What’s in an egg?

The recent recall of over half a billion eggs produced by two Iowa factory farms has triggered a much-welcome nationwide conversation about the practices of the egg industry in terms of environmental and animal welfare management.

Let’s not kid ourselves: overcooking eggs does not address the risk of salmonella infections. Furthermore, salmonella is but the tip of the iceberg. Our responsibility, as consumers, is to pay close attention to the origin of the eggs we buy and to educate ourselves about the producer’s operations. Unfortunately, no such thing as an independent egg brands scorecard exists, as far as I know–by all means let me know if I’m wrong!

UPDATE September 2010: After a year of research, the Cornucopia Institute published its Organic Egg Report and Scorecard that lists close to 70 brands. Talk about perfect timing!

Cage-free operations are no hen paradise. These residents enjoy at least the rare privilege of natural daylight.

Barring that tool for the time being, here is what we need to bear in mind: a battery-cage egg is not a cage-free egg is not a pasture-raised egg. These classifications have real implications for our health and beyond. To find out why, check out Rodale.com editor Leah Zerbe’s cue cards.

The industrial farms implicated in the latest salmonella outbreak, Wright County Eggs and Hillandale Farms, rank among the ten biggest egg producers in the US. They share a close relationship and provide all the eggs sold under the following brands: Sunny Farms, Hillandale Farms, Sunny Meadow, Wholesome Farms and West Creek, Lucerne, Albertson, Mountain Dairy, Ralph’s, Boomsma’s, Sunshine, Hillandale, Trafficanda, Farm Fresh, Shoreland, Lund, Dutch Farms, Kemps, James Farms, Glenview, Pacific Coast, Alta Dena Dairy, Driftwood Dairy, Hidden Villa Ranch, Challenge Dairy, and Country Eggs.

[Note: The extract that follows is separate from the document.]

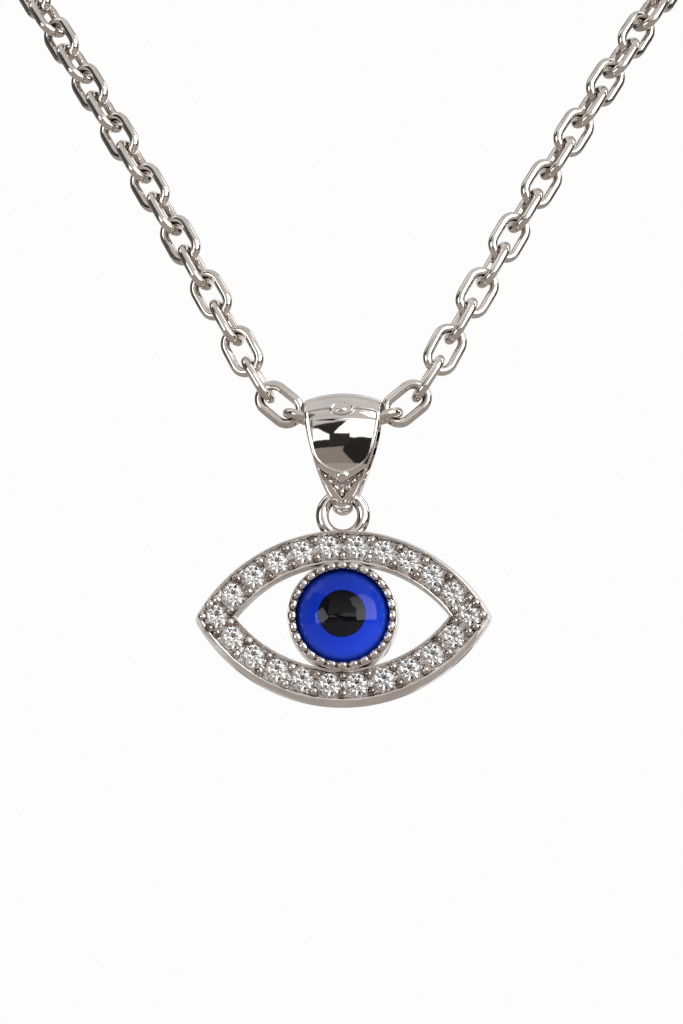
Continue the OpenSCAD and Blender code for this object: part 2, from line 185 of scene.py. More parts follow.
# Share of the floor's light that the metal shows
FLOOR_IN_METAL = (0.5, 0.455, 0.42)

# Floor
FLOOR_R = 1450
FLOOR_DEPTH = 340
FLOOR_CORNERS = 96

# Picture
PICTURE_W, PICTURE_H = 683, 1024
PIXELS_PER_MM = 13.5
CAMERA_AZIMUTH = 2.5
CAMERA_ELEVATION = -8.5
CAMERA_DISTANCE = 420
# Where the eye's centre is in the picture, in its pixels
EYE_PIXEL = (343, 617)

# Worked out from the sizes above
ROW_R = ((ROW_W / 2) ** 2 + ROW_RISE ** 2) / (2 * ROW_RISE)
ROW_CENTRE = ROW_R - ROW_RISE
ROW_HALF_ANGLE = asin(ROW_W / 2 / ROW_R)
ROW_PITCH_ANGLE = 2 * ROW_HALF_ANGLE / (ARC_STONES - 1)
RIM_OFFSET = STONE_D / 2 + RIM_GAP + RIM_W
BED_OFFSET = STONE_D / 2 + RIM_GAP
BED_H = FRAME_T - BED_DEPTH
SEAT_R = STONE_D / 2 + SEAT_GAP
RING_R = (RING_HOLE_D + RING_WIRE_D) / 2
RING_HEIGHT = RING_HINGE.z - RING_R - EYE_CENTRE.z
LINK_L = LINK_STEP + 2 * WIRE_D + LINK_GAP


def on_eye(u, v, w):
    """Point of the eye: u to the right, v up, w forward from the frame's back."""
    return (EYE_CENTRE + Vector((u, -w, v))) * MM


def smooth_step(low, high, value):
    t = min(max((value - low) / (high - low), 0.0), 1.0)
    return t * t * (3 - 2 * t)


def smooth_min(values, k):
    """Least of the values, rounded where two come within k of each other."""
    least = values[0]
    for value in values[1:]:
        h = max(k - abs(least - value), 0.0) / k
        least = min(least, value) - h * h * k / 4
    return least


class Nodes:
    """Writes a node tree: add makes a node and sets or links its inputs."""

    def __init__(self, tree):
        self.tree = tree

    def add(self, kind, inputs=None, **settings):
        node = self.tree.nodes.new(kind)
        for name, value in settings.items():
            setattr(node, name, value)
        for key, value in (inputs or {}).items():
            if isinstance(value, bpy.types.NodeSocket):
                self.tree.links.new(value, node.inputs[key])
            else:
                node.inputs[key].default_value = value
        return node

    def first(self, kind, inputs=None, **settings):
        """First output of the node that add makes."""
        return self.add(kind, inputs, **settings).outputs[0]

    def link(self, source, target):
        self.tree.links.new(source, target)

    def math(self, operation, first, second=0.0):
        return self.first("ShaderNodeMath", {0: first, 1: second}, operation=operation)

    def times(self, first, second):
        return self.math("MULTIPLY", first, second)

    def vector(self, operation, first, second):
        return self.first("ShaderNodeVectorMath", {0: first, 1: second}, operation=operation)

    def measure(self, operation, *vectors):
        """Number that a vector operation gives."""
        inputs = dict(enumerate(vectors))
        return self.add("ShaderNodeVectorMath", inputs, operation=operation).outputs["Value"]

    def combine(self, x=0.0, y=0.0, z=0.0):
        return self.first("ShaderNodeCombineXYZ", {0: x, 1: y, 2: z})


def new_material(name, values):
    """Empty material with one shader, whose inputs have the values."""
    material = bpy.data.materials.new(name)
    material.use_nodes = True
    material.node_tree.nodes.clear()
    nodes = Nodes(material.node_tree)
    shader = nodes.add("ShaderNodeBsdfPrincipled", values)
    output = nodes.add("ShaderNodeOutputMaterial")
    nodes.link(shader.outputs["BSDF"], output.inputs["Surface"])
    place = nodes.add("ShaderNodeTexCoord").outputs["Object"]
    return material, nodes, shader, place


def noise(nodes, place, size_mm, detail=3.0):
    """Noise whose blobs are about size_mm wide."""
    inputs = {"Vector": place, "Scale": 1 / (size_mm * MM), "Detail": detail}
    return nodes.add("ShaderNodeTexNoise", inputs).outputs["Fac"]


def ramp(nodes, value, stops, interpolation="LINEAR"):
    made = nodes.add("ShaderNodeValToRGB", {"Fac": value})
    made.color_ramp.interpolation = interpolation
    points = made.color_ramp.elements
    while len(points) < len(stops):
        points.new(0.5)
    for point, (position, colour) in zip(points, stops):
        point.position = position
        point.color = (*colour, 1)
    return made.outputs["Color"]


def spread(nodes, value, low, high, start=0.0, end=1.0, **settings):
    """Stretches start to end of a value over low to high."""
    return nodes.add("ShaderNodeMapRange", {
        "Value": value, "From Min": start, "From Max": end, "To Min": low, "To Max": high,
    }, **settings).outputs["Result"]


def mix_colour(nodes, share, first, second, **settings):
    """Colour that goes from the first to the second as the share goes from 0 to 1."""
    inputs = {"Factor": share, "A": first, "B": second}
    return nodes.add("ShaderNodeMix", inputs, data_type="RGBA", **settings).outputs["Result"]


def plated_silver(name, light, dark, smooth, rough, dents, dent_size, oxide_and_shade, tone_size=2.2):
    """Rhodium-plated silver: uneven tone (painted reflections on the beads), polish and dents, and dark
    oxide with painted shade in its narrow hollows.
    """
    material, nodes, shader, place = new_material(name, {"Metallic": 1.0})
    tone = ramp(nodes, noise(nodes, place, tone_size), [(0.35, dark), (0.62, light)])
    polish = spread(nodes, noise(nodes, place, 0.8, 5.0), smooth, rough)
    bump = nodes.add("ShaderNodeBump", {
        "Height": noise(nodes, place, dent_size, 0.6), "Strength": 1.0,
        "Distance": dents * DENT_DEPTH * MM,
    })
    # Painted shade: the colour sinks towards the oxide colour in narrow hollows, the more the closer
    # they are shut in
    open_share = nodes.add(
        "ShaderNodeAmbientOcclusion", {"Distance": HOLLOW_SHADE_REACH * MM}, samples=8
    ).outputs["AO"]
    hollow_shade = spread(nodes, open_share, oxide_and_shade, 0.0, 0.3, 0.85)
    nodes.link(mix_colour(nodes, hollow_shade, tone, (*OXIDE_AND_SHADE, 1)), shader.inputs["Base Color"])
    nodes.link(polish, shader.inputs["Roughness"])
    nodes.link(bump.outputs["Normal"], shader.inputs["Normal"])
    return material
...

In battery operations, hens don't have room to spread their wings. Antibiotics are necessary to prevent epidemics in the crammed cages.

The Food & Drug Administration’s inspectors who paid a visit to the Wright County Eggs facilities and their 15 million birds, and to Hillandale Farms, reported on various “biosecurity breaches” exposed here in gory detail.

As it turns out, Wright County Eggs is a well-known habitual offender. It has a solid history of environmental, immigration and labor violations, and has faced multiple animal cruelty charges.

Interestingly enough, the FDA inspectors’ visits had been scheduled before the salmonella outbreak and recall, in the wake of the new egg safety rule implemented by the agency last July. It “requires the egg industry to take specific preventive measures to keep eggs safe during their production, storage and transport. Egg producers will also be required to register with FDA and to maintain a prevention plan and records to show they are following the regulation.”

The rule does not apply to egg producers who manage a flock of fewer than 3,000 hens or who sell their eggs directly to consumers.

The largest industrial egg farms, that the FDA believes may be the highest-risk facilities, are especially under the agency’s scrutiny. Starting in September, about 600 large egg producers with 50,000 or more laying hens, will be systematically inspected over a period of 15 months.

This is good news long-term, one hopes, AND it should not give us an excuse to forfeit our responsibility in the kind of egg industry we choose to support with our money. Our health is at stake, and not just our physical health. I would assert that supporting corporations that exploit workers and animals has a subtle, yet real impact on our overall well-being.

Finally, I don’t mean to ignore the fact that the most wholesome, nutritious, delicious eggs available command a steep price premium. My personal choice is to eat eggs only occasionally as a treat, and to favor healthy, protein-rich alternatives like sprouted lentils and quinoa.